安倍政権が力を入れている秘密保護法案は閣議決定を経て国会へ提出された。
「特定秘密」に指定される基準が不明確である、一度指定されるとなかなか解除されない、国民の知る権利を阻害する、特定秘密にかかわる可能性のある公務員に対する適性評価(身元調査)の問題、など論点は少なくない。
とくに、つぎの諸点が気になる。
「特定秘密」として指定すべきか否か、問題が現実に発生する以前には明確でないことが多いので、自信が持てないときには指定をしてしまう。指定をしなかったことが後日問題になることはあろうが、し過ぎたために責任を追及されることはまずないので、そのような心理が働くことになる。このような例は霞が関に現実に存在し、各省庁ともその対策に頭を悩ませてきた。つまりそのような過剰指定はよくないと判断し、その対策を講じようとしてきたが、効果的な対策は打てないでいる。

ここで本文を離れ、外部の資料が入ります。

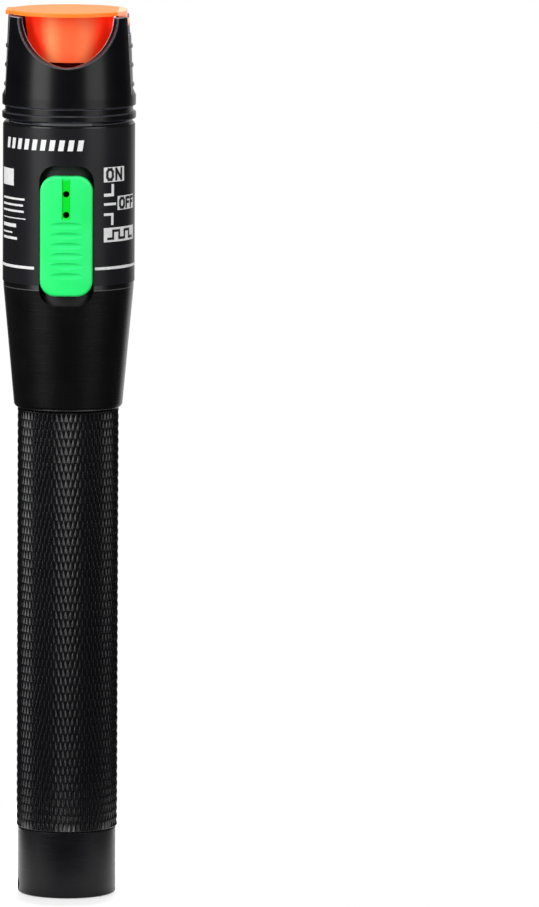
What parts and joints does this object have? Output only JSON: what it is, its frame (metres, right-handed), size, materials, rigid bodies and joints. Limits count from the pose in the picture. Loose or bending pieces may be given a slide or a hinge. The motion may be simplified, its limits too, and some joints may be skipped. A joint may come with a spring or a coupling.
{
  "type": "visual fault locator",
  "caption": "Pen-shaped fibre fault locator with a knurled battery tube, tapered shell, green slide switch, ferrule port and flip-up dust cap.",
  "frame": {"origin": "on the pen's axis at the flat end of the tail cap, where it stands", "axes": "+Z along the pen towards the nose and ferrule port; the slide switch faces -Y; the dust cap's hinge is on the +X side"},
  "size_m": [0.0262, 0.0266, 0.1742],
  "materials": {
    "black_anodised": "black anodised, satin",
    "label_film": "printed film, satin",
    "nose_plastic": "moulded, satin",
    "black_plastic": "moulded, matt",
    "green_plastic": "moulded, bright green",
    "cap_rubber": "translucent red-orange elastomer",
    "seal_rubber": "nitrile rubber",
    "cell_jacket": "printed jacket",
    "plated_steel": "nickel plated",
    "module_brass": "turned",
    "board_laminate": "green solder mask",
    "chip_ceramic": "fired body",
    "lens_glass": "polished",
    "sleeve_ceramic": "ground zirconia"
  },
  "bodies": {
    "pen": {"rear_cell": "cell_jacket", "front_cell": "cell_jacket", "battery_tube": "black_anodised", "tail_seal": "seal_rubber", "tube_seal": "seal_rubber", "front_shell": "black_anodised", "label_film": "label_film", "switch_case": "plated_steel", "switch_base": "board_laminate", "switch_pins": "plated_steel", "circuit_board": "board_laminate", "board_screws": "plated_steel", "driver_chip": "black_plastic", "chip_resistors": "chip_ceramic", "chip_capacitors": "chip_ceramic", "battery_contact": "plated_steel", "ground_spring": "plated_steel", "inner_chassis": "black_plastic", "laser_barrel": "module_brass", "laser_diode": "plated_steel", "collimating_lens": "lens_glass", "lens_ring": "module_brass", "port_body": "plated_steel", "ferrule_sleeve": "sleeve_ceramic", "port_nut": "plated_steel", "nose_collar": "nose_plastic", "nose_housing": "nose_plastic", "hinge_pin": "plated_steel"},
    "slider": {"slide_knob": "green_plastic", "knob_carrier": "black_plastic", "switch_lever": "black_plastic"},
    "flip_cap": {"dust_cap": "cap_rubber"},
    "spring": {"tail_spring": "plated_steel"},
    "tail": {"tail_cap": "black_anodised"}
  },
  "joints": [
    {"name": "cap_flip", "type": "hinge", "parent": "pen", "child": "flip_cap", "pos_m": [0.0107, 0, 0.1716], "axis": [0, 1, 0], "range_deg": [0, 135]},
    {"name": "switch_slide", "type": "slide", "parent": "pen", "child": "slider", "axis": [0, 0, 1], "range_m": [-0.0019, 0.0019]},
    {"name": "tail_travel", "type": "slide", "parent": "pen", "child": "spring", "axis": [0, 0, -1], "range_m": [0, 0.0075]},
    {"name": "tail_turn", "type": "hinge", "parent": "spring", "child": "tail", "pos_m": [0, 0, 0], "axis": [0, 0, -1], "range_deg": [0, 2700]}
  ],
  "couplings": [
    {"joint": "tail_turn", "follows": "tail_travel", "rad_per_m": 6283.2}
  ]
}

もう一つは、米国から日本の秘密保護は不十分だと言われたのでこの法律を作ることになったのではないか。これは推測にすぎないが、どうもそう思える。しかし、米国自身がWikileaksやSnowdenにより情報漏えいで問題を起こしているのではないか。Wikileaksについては、表向き米国政府はコメントしないという立場であり、日本政府もそれに倣っているが、情報の管理については本音で語らなければならない。米国の情報管理に対する感覚には疑問を覚えることがある。イラク戦争の際の大量破壊兵器に関する情報の内容も、その伝達についても問題があったのではないか。米国がテロの標的になることが多いのは事実であり、それだけ対応に苦慮しているのはまことに同情すべきであるが、情報収拾についても問題がある。第二次大戦での敵国の暗号解読や、冷戦中のソ連のスパイに関する情報収集のように成功した例もあるが、どうもおかしいと思うこともある。最たる例が、メルケル首相の携帯電話盗聴である。同首相はオバマ大統領に「友人の電話を盗聴すべきでない」と抗議したそうである。国務省のスポークスマンは、現在および今後盗聴はないと言っているが、これまでしたかどうかについては口を閉ざしていたのではないか。

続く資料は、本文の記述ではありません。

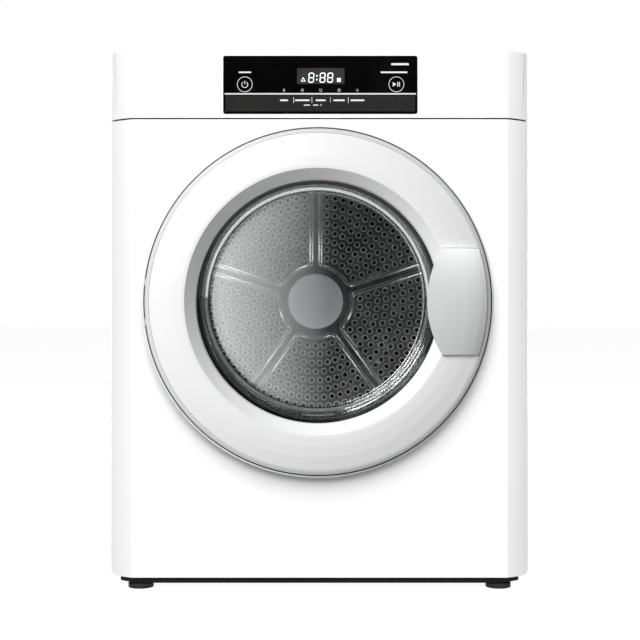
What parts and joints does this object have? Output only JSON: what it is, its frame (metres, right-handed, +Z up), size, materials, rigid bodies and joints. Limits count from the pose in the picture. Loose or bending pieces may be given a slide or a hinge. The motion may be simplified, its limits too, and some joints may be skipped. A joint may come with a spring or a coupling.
{
  "type": "clothes dryer",
  "caption": "Compact vented clothes dryer with a glazed porthole door, belt-driven perforated drum, fan, heater, lift-out lint filter, press keys and screw-in feet.",
  "frame": {"origin": "centre of the footprint at floor level, under the middle of the overall box", "axes": "+Z up, the door and controls face -Y, +X to the right as seen from the front"},
  "size_m": [0.495, 0.44, 0.633],
  "materials": {
    "enamel": "smooth white stove enamel on sheet steel",
    "white_plastic": "satin-gloss white moulding",
    "pearl_plastic": "pale pearl grey moulding",
    "black_gloss": "polished black acrylic",
    "silver_trim": "satin silver",
    "glass": "clear pressed glass",
    "galvanised": "zinc-coated sheet steel",
    "stainless": "bright stainless sheet",
    "grey_plastic": "mid-grey moulding",
    "black_plastic": "black moulding with a fine grain",
    "rubber": "matt black rubber",
    "felt": "pressed wool felt",
    "circuit_board": "green solder mask"
  },
  "bodies": {
    "cabinet": {"base_pan": "black_plastic", "side_panel_left": "enamel", "side_panel_right": "enamel", "rear_panel": "galvanised", "top_cover": "enamel", "front_panel": "enamel", "control_fascia": "white_plastic", "display_window": "black_gloss", "trim_strip": "silver_trim", "control_board": "circuit_board", "front_bulkhead": "galvanised", "door_gasket": "rubber", "drum_front_seal": "felt", "drum_rear_seal": "felt", "rear_duct_cover": "galvanised", "heater": "stainless", "thermostat": "black_plastic", "bearing_bracket": "galvanised", "drum_bearing": "stainless", "motor": "galvanised", "fan_housing": "black_plastic", "lint_duct": "black_plastic", "exhaust_duct": "black_plastic", "exhaust_collar": "black_plastic", "drive_belt": "rubber", "latch_catch": "black_plastic", "hinge_bracket": "galvanised", "mains_gland": "black_plastic"},
    "door": {"door_ring": "white_plastic", "door_liner": "white_plastic", "door_glass": "glass", "glass_clamp": "grey_plastic", "door_handle": "pearl_plastic", "door_strike": "grey_plastic", "hinge_arm": "galvanised"},
    "drum": {"drum_shell": "stainless", "drum_back": "stainless", "drum_shaft": "stainless", "hub_cap": "grey_plastic", "lifter_1": "grey_plastic", "lifter_2": "grey_plastic", "lifter_3": "grey_plastic"},
    "rotor": {"rotor_shaft": "stainless", "fan_wheel": "black_plastic"},
    "idler_arm": {"idler_arm": "galvanised"},
    "idler_wheel": {"idler_wheel": "grey_plastic"},
    "support_roller_left": {"support_roller_left": "grey_plastic"},
    "support_roller_right": {"support_roller_right": "grey_plastic"},
    "lint_filter": {"lint_filter": "grey_plastic"},
    "power_key": {"power_key": "black_gloss"},
    "start_key": {"start_key": "black_gloss"},
    "programme_key_1": {"programme_key_1": "black_gloss"},
    "programme_key_2": {"programme_key_2": "black_gloss"},
    "programme_key_3": {"programme_key_3": "black_gloss"},
    "programme_key_4": {"programme_key_4": "black_gloss"},
    "programme_key_5": {"programme_key_5": "black_gloss"},
    "foot_front_left": {"foot_front_left": "rubber"},
    "foot_front_right": {"foot_front_right": "rubber"},
    "foot_rear_left": {"foot_rear_left": "rubber"},
    "foot_rear_right": {"foot_rear_right": "rubber"}
  },
  "joints": [
    {"name": "door_hinge", "type": "hinge", "parent": "cabinet", "child": "door", "pos_m": [-0.1985, -0.193, 0.337], "axis": [0, 0, -1], "range_deg": [0, 110]},
    {"name": "drum_spin", "type": "hinge", "parent": "cabinet", "child": "drum", "pos_m": [-0.0055, 0, 0.342], "axis": [0, 1, 0], "continuous": true},
    {"name": "rotor_spin", "type": "hinge", "parent": "cabinet", "child": "rotor", "pos_m": [0.15, 0, 0.08], "axis": [0, 1, 0], "continuous": true},
    {"name": "roller_left_spin", "type": "hinge", "parent": "cabinet", "child": "support_roller_left", "pos_m": [-0.1186, 0, 0.1293], "axis": [0, 1, 0], "continuous": true},
    {"name": "roller_right_spin", "type": "hinge", "parent": "cabinet", "child": "support_roller_right", "pos_m": [0.1076, 0, 0.1293], "axis": [0, 1, 0], "continuous": true},
    {"name": "idler_swing", "type": "hinge", "parent": "cabinet", "child": "idler_arm", "pos_m": [0.21, 0, 0.05], "axis": [0, 1, 0], "range_deg": [0, 6], "stiffness_Nm_per_rad": 2, "springref_deg": -8.59},
    {"name": "idler_spin", "type": "hinge", "parent": "idler_arm", "child": "idler_wheel", "pos_m": [0.19918, 0, 0.17578], "axis": [0, 1, 0], "continuous": true},
    {"name": "lint_filter_slide", "type": "slide", "parent": "cabinet", "child": "lint_filter", "axis": [0, 0, 1], "range_m": [0, 0.1]},
    {"name": "power_key_press", "type": "slide", "parent": "cabinet", "child": "power_key", "axis": [0, 1, 0], "range_m": [0, 0.001], "stiffness_N_per_m": 600, "springref_m": -0.0006},
    {"name": "start_key_press", "type": "slide", "parent": "cabinet", "child": "start_key", "axis": [0, 1, 0], "range_m": [0, 0.001], "stiffness_N_per_m": 600, "springref_m": -0.0006},
    {"name": "programme_key_1_press", "type": "slide", "parent": "cabinet", "child": "programme_key_1", "axis": [0, 1, 0], "range_m": [0, 0.001], "stiffness_N_per_m": 600, "springref_m": -0.0006},
    {"name": "programme_key_2_press", "type": "slide", "parent": "cabinet", "child": "programme_key_2", "axis": [0, 1, 0], "range_m": [0, 0.001], "stiffness_N_per_m": 600, "springref_m": -0.0006},
    {"name": "programme_key_3_press", "type": "slide", "parent": "cabinet", "child": "programme_key_3", "axis": [0, 1, 0], "range_m": [0, 0.001], "stiffness_N_per_m": 600, "springref_m": -0.0006},
    {"name": "programme_key_4_press", "type": "slide", "parent": "cabinet", "child": "programme_key_4", "axis": [0, 1, 0], "range_m": [0, 0.001], "stiffness_N_per_m": 600, "springref_m": -0.0006},
    {"name": "programme_key_5_press", "type": "slide", "parent": "cabinet", "child": "programme_key_5", "axis": [0, 1, 0], "range_m": [0, 0.001], "stiffness_N_per_m": 600, "springref_m": -0.0006},
    {"name": "foot_front_left_screw", "type": "slide", "parent": "cabinet", "child": "foot_front_left", "axis": [0, 0, -1], "range_m": [0, 0.008]},
    {"name": "foot_front_right_screw", "type": "slide", "parent": "cabinet", "child": "foot_front_right", "axis": [0, 0, -1], "range_m": [0, 0.008]},
    {"name": "foot_rear_left_screw", "type": "slide", "parent": "cabinet", "child": "foot_rear_left", "axis": [0, 0, -1], "range_m": [0, 0.008]},
    {"name": "foot_rear_right_screw", "type": "slide", "parent": "cabinet", "child": "foot_rear_right", "axis": [0, 0, -1], "range_m": [0, 0.008]}
  ],
  "couplings": [
    {"joint": "rotor_spin", "follows": "drum_spin", "ratio": 31.714},
    {"joint": "roller_left_spin", "follows": "drum_spin", "ratio": -12.333},
    {"joint": "roller_right_spin", "follows": "drum_spin", "ratio": -12.333},
    {"joint": "idler_spin", "follows": "drum_spin", "ratio": -15.857}
  ]
}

要するに、米国の情報収集と管理には米国のやり方があるが、同じ方法が日本に向いているとは思えない。内閣府は日本での情報漏えいのケースを具体的にあげているが、尖閣諸島海域での中国漁船の行動に関する映像をリークしたことにはメリットもあったのではないか。少なくとも、「特定秘密」に指定して国民が知る道を閉ざしてしまうのがよいケースであったか疑問である。